My mother did not believe anyone loved her. She was wrong in this, many did, not least of all me. Nevertheless, she believed no one loved her and, as inaccurate as her belief was, it was hard-wired into her thinking and feeling and, in the end, it led her to end her life with a hefty mix of alcohol and codeine. Moments after her graveside service came to an end  my legs buckled under me so severely I would have collapsed to the ground had my wife and someone else not caught me in time; such is the power of pulverizing heartbreak and agonizing emotional pain.

Not long after her death I realized I too was trying to die by consuming enormous amounts of alcohol and pot while at the same time taking prescription medications intended to help me manage the brain damage I’d sustained when I was held up and shot in the head in 1984, an event that left the bullet lodged in the frontal lobe of my brain. That I am alive to write these words to you, my reader, is nothing short of a miracle. Consider the fact that at the end of my drinking I was consuming 12 to 14 gin and tonics (in tall glasses) every night, smoking pot all the time, taking meds, and doing two to three nebulizer treatments daily to keep my lungs open so I could keep smoking pot.

This July 12, five days from now, I will be sober 10 years. I do not think it happenstance that my sober date is so close to her birthday.

My mother was my friend. I’d go to see her, usually arriving midday and we would talk all day long. Sometimes we’d go out to dinner, but always our time together was spent in conversation. They were the best conversations of my life. I miss her terribly, well beyond the reach of words.

According to my mother’s minister, a truly remarkable woman named Laurie Ferguson, I was my mother’s lifeline and had I’d not been part of her life she would have ended it a lot sooner. I wish I’d been a stronger lifeline.

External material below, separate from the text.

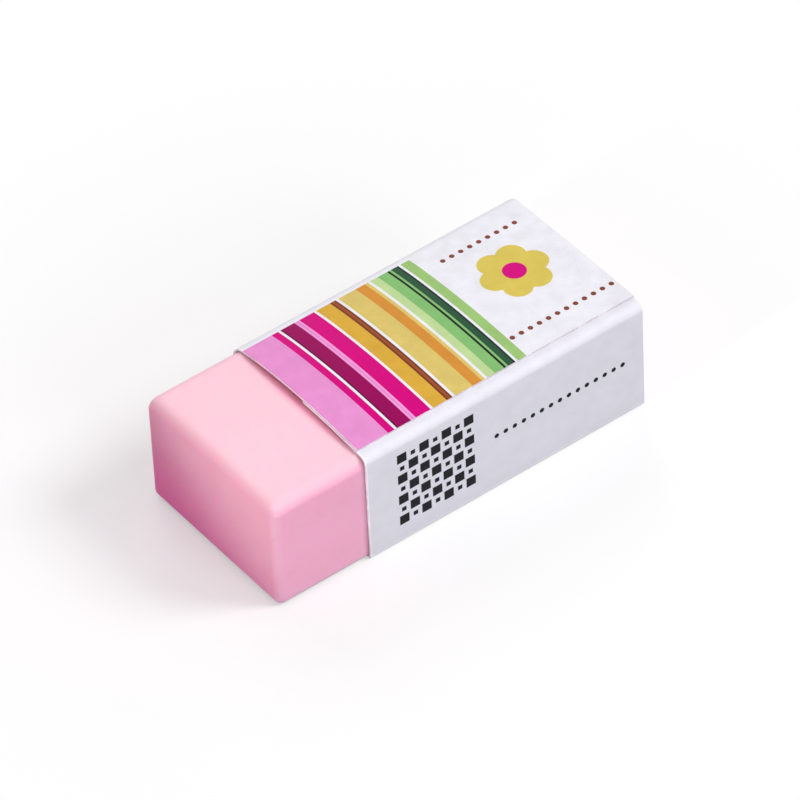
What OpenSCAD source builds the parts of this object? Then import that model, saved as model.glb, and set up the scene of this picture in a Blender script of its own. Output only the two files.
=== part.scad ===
// Rubber eraser: a soft rubber block in a folded card sleeve.
// X runs along the length, with the bare rubber end towards -X, and the seam is near the -Y side.
// The origin is the middle of the base, on the surface that the eraser lies on.

/* [Rubber block] */
// Length of the rubber block
block_len = 39.8; // [32:0.5:60]
// Width of the rubber block
block_w = 18.6; // [16:0.1:30]
// Height of the rubber block
block_h = 11.5; // [8:0.1:20]
// Radius of the block's top edges
block_top_r = 1.2; // [0.6:0.1:2.5]
// Radius of the block's upright edges
block_upright_r = 0.8; // [0.3:0.1:3]
// Radius of the block's bottom edges
block_bottom_r = 0.35; // [0.25:0.05:1]
// Length of rubber that stands out of the sleeve's mouth
block_out = 9.7; // [2:0.1:15]

/* [Card sleeve] */
// Length of the sleeve
sleeve_len = 30.4; // [26:0.1:45]
// Thickness of the card
card_t = 0.2; // [0.15:0.05:0.5]
// Clearance between the rubber and the card
fit_gap = 0.05; // [0.02:0.01:0.3]
// Inside radius of the two bottom creases
crease_r = 0.1; // [0.05:0.05:0.25]
// Radius to which the top panel bows upwards
bow_r = 64; // [50:1:200]
// Distance of the top panel's cut edge from the sleeve's side
seam_inset = 1.2; // [0.8:0.1:3]
// Distance that the top panel is cut back at the mouth
panel_setback = 0.15; // [0.05:0.05:1]
// Width of the glue flap under the top panel
flap_w = 8.2; // [3:0.1:12]

/* [Print on the top panel] */
// Thickness of the ink
ink_t = 0.02; // [0.01:0.01:0.1]
// Distance of the print from the side across from the seam
print_margin = 1.6; // [1.2:0.1:4]
// Distance from the flower's middle to the middle of a petal
petal_ring = 2.1; // [1:0.1:3]
// Diameter of a petal
petal_d = 2.8; // [1:0.1:3]
// Number of petals
petals = 6; // [5:1:9]
// Diameter of the flower's eye
eye_d = 2.2; // [1:0.1:4]
// Distance of the flower's middle from the sleeve's middle line, away from the seam
flower_y = 0.8; // [-2:0.1:2]
// Distance of each dotted line from the sleeve's middle line
line_y = 5.9; // [5:0.1:6.5]
// Length of the dotted line beyond the flower
short_line = 8; // [3:0.5:10]
// Length of the dotted line near the seam
long_line = 11; // [3:0.5:12]
// Diameter of a printed dot
dot_d = 0.5; // [0.2:0.05:0.8]
// Distance between the middles of two dots
dot_pitch = 1; // [0.9:0.1:2]

/* [Print on the side panel] */
// Distance of the check from the sleeve's mouth
check_x = 3.2; // [1:0.1:6]
// Height of the check's lower edge above the base
check_low = 1.95; // [0.5:0.05:3]
// Bare card between the check and the top fold
check_high = 0.1; // [0.05:0.05:2]
// Number of squares along each side of the check
check_n = 7; // [3:2:11]
// Width of a large square, as a share of the distance between squares
large_square = 0.85; // [0.6:0.05:0.9]
// Width of a small square, as a share of the distance between squares
small_square = 0.4; // [0.1:0.05:0.6]
// Length of the dotted line on the side panel
side_line = 14; // [3:0.5:16]

/* [Hidden] */
$fn = 64;

// Segments of the top panel's large bow circle.
bow_fn = 1440;

// Places along X: the bare end, and the sleeve's mouth.
total_len = max(block_len, block_out + sleeve_len);
bare_x = -total_len / 2;
mouth_x = bare_x + block_out;

// The tunnel inside the sleeve, which is the block with its clearance all round.
block_z = card_t + fit_gap;
tunnel_y = block_w / 2 + fit_gap;
tunnel_top = block_z + block_h + fit_gap;
side_y = tunnel_y + card_t;

// Middles of the two top folds, which follow the block's top edges.
fold_r = block_top_r + fit_gap;
fold_y = tunnel_y - fold_r;
fold_z = tunnel_top - fold_r;

// Middles of the two bottom creases.
crease_y = tunnel_y - crease_r;
crease_z = card_t + crease_r;

// The top panel and the glue flap under it are two layers on one bow. The panel runs tangent
// into the fold away from the seam, and the flap runs tangent out of the fold at the seam.
panel_reach = bow_r - card_t - fold_r;
flap_reach = bow_r - 2 * card_t - fold_r;
bow_y = (pow(flap_reach, 2) - pow(panel_reach, 2)) / (4 * fold_y);
bow_z = fold_z - sqrt(pow(panel_reach, 2) - pow(fold_y - bow_y, 2));
bow_middle = [bow_y, bow_z];
crown_top = bow_z + bow_r;

// Angles on the bow, from the fold away from the seam to the fold at the seam.
panel_start = atan2(fold_z - bow_z, fold_y - bow_y);
print_start = acos((side_y - print_margin - bow_y) / bow_r);
panel_end = acos((seam_inset - side_y - bow_y) / bow_r);
flap_end = atan2(fold_z - bow_z, -fold_y - bow_y);
flap_start = flap_end - flap_w / (bow_r - card_t) * 180 / PI;

// Inks.
lilac = [0.91, 0.58, 0.82];
magenta = [0.84, 0, 0.5];
plum = [0.62, 0.02, 0.36];
pink = [0.95, 0.62, 0.85];
ochre = [0.86, 0.68, 0.26];
brown = [0.6, 0.3, 0.17];
khaki = [0.86, 0.77, 0.44];
orange = [0.85, 0.56, 0.24];
pale_green = [0.76, 0.86, 0.61];
mid_green = [0.53, 0.77, 0.46];
dark_green = [0.18, 0.32, 0.23];
leaf_green = [0.62, 0.79, 0.47];
black = [0.13, 0.13, 0.15];
bare_card = [];

// Width and ink of each stripe, from the mouth to the far end.
stripes = [
    [3.2, lilac], [0.75, magenta], [0.25, bare_card],
    [1.5, plum], [0.55, pink], [1.55, magenta], [0.3, bare_card],
    [1.5, ochre], [0.6, brown], [0.25, bare_card],
    [2.05, khaki], [0.9, orange], [0.25, khaki], [0.35, bare_card],
    [0.85, pale_green], [1.05, mid_green], [0.15, black], [0.15, mid_green], [0.8, dark_green],
    [0.2, bare_card], [0.95, leaf_green]
];

// Where a stripe starts: the sum of the widths before it.
function stripe_start(n) = n == 0 ? 0 : stripe_start(n - 1) + stripes[n - 1][0];

// The flower stands in the middle of the card that the stripes leave free.
stripes_end = panel_setback + stripe_start(len(stripes));
flower_x = (stripes_end + sleeve_len) / 2;

// The check fills the side panel's height, and the side's dotted line runs beside it.
check_w = fold_z - check_high - check_low;
check_pitch = check_w / check_n;
side_line_x = (check_x + check_w + sleeve_len) / 2;

// Extrudes a section, drawn with Y to the right and Z upwards, along X.
module along_x(length) {
    rotate([90, 0, 90])
        linear_extrude(length)
            children();
}

// What rounding takes off a corner. The inward vector points from the corner into the material.
module corner_waste(corner, inward, r) {
    translate(corner)
        difference() {
            square(2 * r, center = true);
            translate(r * inward)
                circle(r);
        }
}

// Rectangle on the first axis, centred on the second, with a radius at each end of its height.
module soft_rect(w, h, high_r, low_r) {
    difference() {
        translate([-w / 2, 0])
            square([w, h]);
        for (side = [-1, 1]) {
            corner_waste([side * w / 2, h], [-side, -1], high_r);
            corner_waste([side * w / 2, 0], [-side, 1], low_r);
        }
    }
}

// The block is what its three rounded outlines share: seen from the end, the side and above.
module rubber_block() {
    color("pink")
        translate([bare_x, 0, block_z])
            intersection() {
                along_x(block_len)
                    soft_rect(block_w, block_h, block_top_r, block_bottom_r);
                translate([block_len / 2, block_w / 2, 0])
                    rotate([90, 0, 0])
                        linear_extrude(block_w)
                            soft_rect(block_len, block_h, block_top_r, block_bottom_r);
                rotate(-90)
                    linear_extrude(block_h)
                        soft_rect(block_w, block_len, block_upright_r, block_upright_r);
            }
}

// Layer bent round a middle from one angle to another, with its inner face at radius r.
module bend(middle, r, angle_a, angle_b, thickness = card_t, segments = $fn) {
    wedge = 2 * (r + thickness);
    translate(middle)
        intersection() {
            difference() {
                circle(r + thickness, $fn = segments);
                circle(r, $fn = segments);
            }
            polygon([
                [0, 0],
                wedge * [cos(angle_a), sin(angle_a)],
                wedge * [cos(angle_b), sin(angle_b)]
            ]);
        }
}

// The strip of card from the glue flap, down the seam side, under the block and up the far side.
module wrap_section() {
    bend(bow_middle, bow_r - 2 * card_t, flap_start, flap_end, segments = bow_fn);
    bend([-fold_y, fold_z], fold_r, flap_end, 180);
    translate([-side_y, crease_z])
        square([card_t, fold_z - crease_z]);
    bend([-crease_y, crease_z], crease_r, 180, 270);
    translate([-crease_y, 0])
        square([2 * crease_y, card_t]);
    bend([crease_y, crease_z], crease_r, 270, 360);
    translate([tunnel_y, crease_z])
        square([card_t, fold_z - crease_z]);
    bend([fold_y, fold_z], fold_r, 0, panel_start);
}

// The ink layer over the whole width of the print, as thick as so many coats.
module panel_ink(coats) {
    translate([mouth_x + panel_setback, 0, 0])
        along_x(sleeve_len - panel_setback)
            bend(bow_middle, bow_r, print_start, panel_end, coats * ink_t, bow_fn);
}

// Prints an outline, drawn from above with X from the sleeve's mouth, on the top panel.
module on_panel(coats = 1) {
    intersection() {
        panel_ink(coats);
        translate([mouth_x, 0, 0])
            linear_extrude(2 * crown_top)
                children();
    }
}

// Prints an outline, drawn with X from the sleeve's mouth and Z upwards, on the seam side.
module on_side() {
    translate([mouth_x, -side_y, 0])
        rotate([90, 0, 0])
            linear_extrude(ink_t)
                intersection() {
                    translate([0, crease_z])
                        square([sleeve_len, fold_z - crease_z]);
                    children();
                }
}

module dotted_line(length) {
    steps = floor(length / dot_pitch);
    for (n = [0:steps])
        translate([(n - steps / 2) * dot_pitch, 0])
            circle(d = dot_d);
}

// Large and small squares by turns, like a woven check.
module check() {
    for (column = [0:check_n - 1], row = [0:check_n - 1])
        translate([(column + 0.5) * check_pitch, (row + 0.5) * check_pitch])
            square(check_pitch * ((column + row) % 2 == 0 ? large_square : small_square), center = true);
}

module panel_print() {
    for (n = [0:len(stripes) - 1])
        if (stripes[n][1] != bare_card)
            color(stripes[n][1])
                on_panel()
                    translate([panel_setback + stripe_start(n), -side_y])
                        square([stripes[n][0], 2 * side_y]);
    color(khaki)
        on_panel()
            translate([flower_x, flower_y])
                for (n = [0:petals - 1])
                    rotate(n * 360 / petals)
                        translate([petal_ring, 0])
                            circle(d = petal_d);
    color(magenta)
        on_panel(coats = 2)
            translate([flower_x, flower_y])
                circle(d = eye_d);
    color(brown)
        on_panel() {
            translate([flower_x, line_y])
                dotted_line(short_line);
            translate([flower_x, -line_y])
                dotted_line(long_line);
        }
}

module side_print() {
    color(black)
        on_side() {
            translate([check_x, check_low])
                check();
            translate([side_line_x, check_low + check_w / 2])
                dotted_line(side_line);
        }
}

// One strip of card, wrapped round the block, with the top panel glued over its own flap.
module card_sleeve() {
    color("white") {
        translate([mouth_x, 0, 0])
            along_x(sleeve_len)
                wrap_section();
        translate([mouth_x + panel_setback, 0, 0])
            along_x(sleeve_len - panel_setback)
                bend(bow_middle, bow_r - card_t, panel_start, panel_end, segments = bow_fn);
    }
    panel_print();
    side_print();
}

rubber_block();
card_sleeve();
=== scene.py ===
# %% [markdown]
# # A rubber eraser in its card sleeve
# The real thing is two pieces: a block of soft pink rubber, and one strip of coated white card
# that is folded round it and glued. The scene dresses both, and each new piece is built to the
# size of the solid that it stands for. The frame holds those solids, and it is loaded first.

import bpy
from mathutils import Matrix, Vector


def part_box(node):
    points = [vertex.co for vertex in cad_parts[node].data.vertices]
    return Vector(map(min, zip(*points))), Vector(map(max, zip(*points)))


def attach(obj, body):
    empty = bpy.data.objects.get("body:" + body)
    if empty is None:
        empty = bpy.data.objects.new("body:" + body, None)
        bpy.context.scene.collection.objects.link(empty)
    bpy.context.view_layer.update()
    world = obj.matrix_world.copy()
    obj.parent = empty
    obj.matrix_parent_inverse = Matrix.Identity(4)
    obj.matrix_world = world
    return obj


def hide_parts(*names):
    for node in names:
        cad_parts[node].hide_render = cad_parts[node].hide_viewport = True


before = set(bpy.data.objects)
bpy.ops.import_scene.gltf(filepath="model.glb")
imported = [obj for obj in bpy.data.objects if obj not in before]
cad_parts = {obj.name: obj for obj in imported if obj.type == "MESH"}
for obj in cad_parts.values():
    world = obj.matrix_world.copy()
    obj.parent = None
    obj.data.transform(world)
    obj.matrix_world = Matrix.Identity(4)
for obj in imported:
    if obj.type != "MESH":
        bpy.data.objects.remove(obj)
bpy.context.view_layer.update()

# %% [markdown] ## Units and sizes Blender works in metres and the eraser is measured in
# millimetres, so MM turns one into the other. Only what a box can't tell, such as the
# thickness of the card, is written here as a real size.

# %% Read the sizes from the frame
import math

import bmesh
import bpy
from mathutils import Matrix, Vector

MM = 0.001

block_low, block_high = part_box("rubber_block")
sleeve_low, sleeve_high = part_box("card_sleeve")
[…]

Writing About My Mother’s Suicide

Every honest writer knows words can take you to some painful places. For me, none more so than writing about my mother’s 1992 suicide. I am, I think, about four months away from finishing the memoir and am now writing about her suicide. There is a piece in this blog called Goodbye Mother Sunday which talks about it.

No matter how much time has passed, this August 12th will mark 19 years, the soul-tearing pain and heartbreak never goes away. There are certain events in life that are so big they freeze me in place, one giant ache. This morning, writing, a conversation with her letting me know the time to end her life was coming, my head bowed down and, although I live alone, I got up and closed the door to my writing room, not entirely clear, then or now, exactly why I’d closed it Protecting myself, I suppose, though from what I don’t know.

What I do know is that she is gone, and that, I will never get over. Despite our rocky time when I was growing up, a time that culminated into my being disowned three months after my father died when I was 15,  resulting in a nearly 10-year estrangement, we reconnected not long after the birth of my daughter in 1977 and, in the last 10 years of her life, became very close friends. In fact, when it came to advocacy of all kinds we were each others number one adviser. We both worked hard for the Brady Bill and rejoiced when it became law. She helped Laotian refugees find homes and volunteered at the GMHC (Gay Men’s Health Crisis) and we both fought against the death penalty.

My mother cared deeply about many things, but not herself. In the end, I learned, she did not believe anyone loved her. She was so wrong. I loved her and my sister loved her and her grandchildren loved her; many people loved her. But sometimes our personal histories gain so much power, they destroy our ability to see ourselves clearly. It cost my mother her life.

I will finish writing about her, her suicide, and I will finish the memoir and then, I will keep living. I know that’s what she would have wanted me to do. I know it’s what I wanted her to do.